The Stewart

This is the story of how The Stewart came to be, though I’ll admit up front some of the exact details are fuzzy, as I was enjoying myself…

The Stewart

This is the story of how The Stewart came to be, though I’ll admit up front some of the exact details are fuzzy, as I was enjoying myself at the XOXO conference this last September amid extreme temperatures.

It all started with this photo that my old friend Paul Bausch took of Stewart Butterfield:

Paul was leaving the conference early, saw Stewart outside the center, and Stewart waved him over. Stewart filmed this Vine video of Paul and he asked Stewart to pose for a photo after. For some reason, Stewart struck this crazy pose, Paul took a single photo, and later posted it online. It was utterly amazing and ridiculous and I instantly fell in love with the shot.

I remember running into Stewart the next day and asking him where one would obtain some Slack socks. He told me to attend their company bar meetup/party the next day and I made a mental note to do just that. I also mentioned Paul’s totally epic photo of him that was so good I might have it framed or painted or something. Stewart gave me a weird “um, ok” which is the correct response when someone says they might do something like that.

During the XOXO fest, I visited the Panic Software offices, which features “The Founders’ Room” with an over-the-top oil portrait of Cabel and Steven done by Chinese artists that they found online. I also remembered a recent Medium piece by Rex Sorgatz about him getting a Vermeer recreated by these same online Chinese artists. By the end of the weekend I knew what I had to do next.

The Painters

I literally just googled “Chinese art painting from photo” when the conference was over and found http://www.chinaoilpaintinggallery.com/ as the first result. I looked around the site, and noticed the pricing for a 20" x 24" painting was around $200, so I emailed (they only operate via email) asking how much The Stewart would run and if they could paint it. They said they could, and it’d take 2–3 weeks and cost $215 US with shipping. I said “let’s do this” and the person I’d been interacting with, Shi XiuMei, asked me to send the money via PayPal upfront.

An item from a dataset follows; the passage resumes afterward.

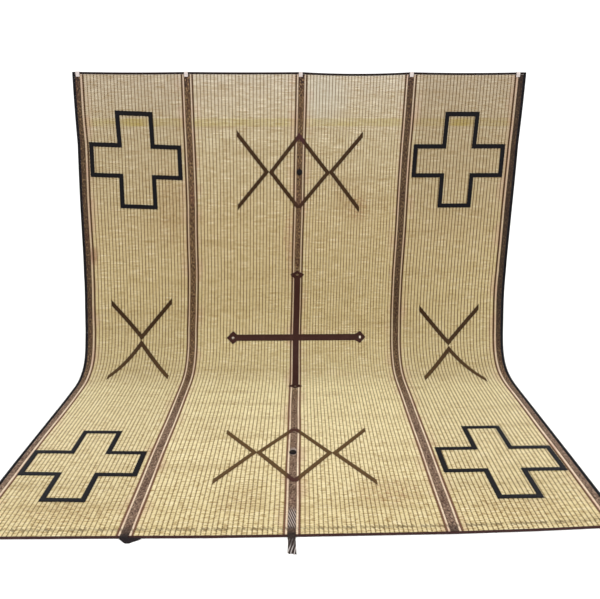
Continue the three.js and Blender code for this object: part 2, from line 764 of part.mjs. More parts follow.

That last bit took a small leap of faith. I was sending $215 to someone on the other side of the globe and who knows what they might do with it. But their site looked legit, so I put my trust in my new unknown email pal and sent the funds.

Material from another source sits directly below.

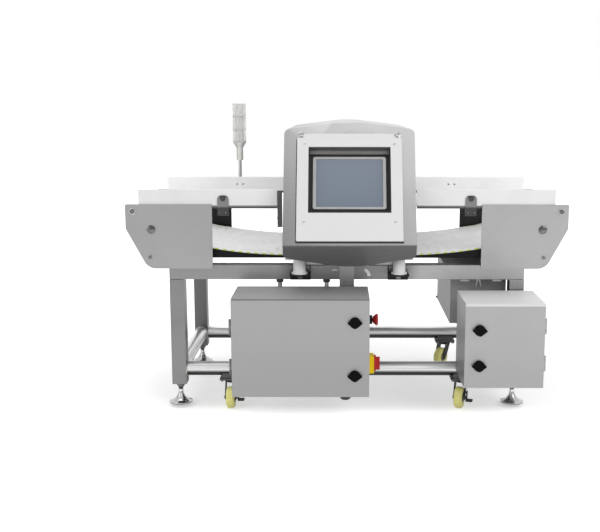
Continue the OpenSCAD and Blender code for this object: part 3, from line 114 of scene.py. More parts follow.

A couple days later, they emailed back, asking what I’d like the background of the painting to be? Would I want it to be faithful to the photo, or something else? I did a quick Google Image search and sent them a GIF of the Slack logo, asking if they could somehow make it the background, with muted colors so it looked right.

Shi XiuMei emailed back this mockup, and I knew right then and there that I put my trust in the correct random internet painter strangers because that image looks even better than the already amazing original.

A few weeks went by, and I started to get a little nervous about ever seeing a painting, until one day I woke up to an email with the image at the top of this page, asking if I thought it was OK, and if so, they would soon ship it my way. I said it was fantastic, thanked them profusely, then waited on international DHL and customs to do the rest.

A couple weeks later the painting arrived at my doorstep in a rolled up canvas, which I then took to a local frame store to finish up. I admired the Panic Founders’ Room painting and noticed they had a nice big gaudy frame on theirs. I quickly found out those are quite expensive (on the order of ~$500 for this size painting), and when I explained to the framers this whole painting was kind of a silly joke made for a friend, they went about finding the best, most regal, most gaudy frame possible for the least amount of money. In the end, we found a cheap wood frame on sale and put a gold small frame inside it.

The Unveiling

There were grand plans at first, where I’d drive down from Portland, Oregon, meet up with Cal Henderson from Slack, and in the wee hours of the night, we’d hang the painting covertly for Stewart to discover the next day. It all became rather complicated with Stewart’s crazy schedule and in the end, I couldn’t make the trip and instead ended up shipping it direct to Cal, which was way cheaper than I thought (only ~$35 via Fedex).

The painting was set to arrive last Friday, the same day Slack announced new funding and their billion dollar valuation, which would have been perfect serendipity, but Fedex arrived too late on Halloween to an empty office and it didn’t get there until Monday. Yesterday, Cal hung the painting, along with signs telling employees not to tweet it or post it to Slack, to let Stewart find it on his own the next day.

And today was that day, and that’s the story of how The Stewart came to be.

So if you ever find yourself at the San Francisco headquarters of Slack, be sure to check it out in person. And try out Slack if you’re not already using it, it’s really amazing software.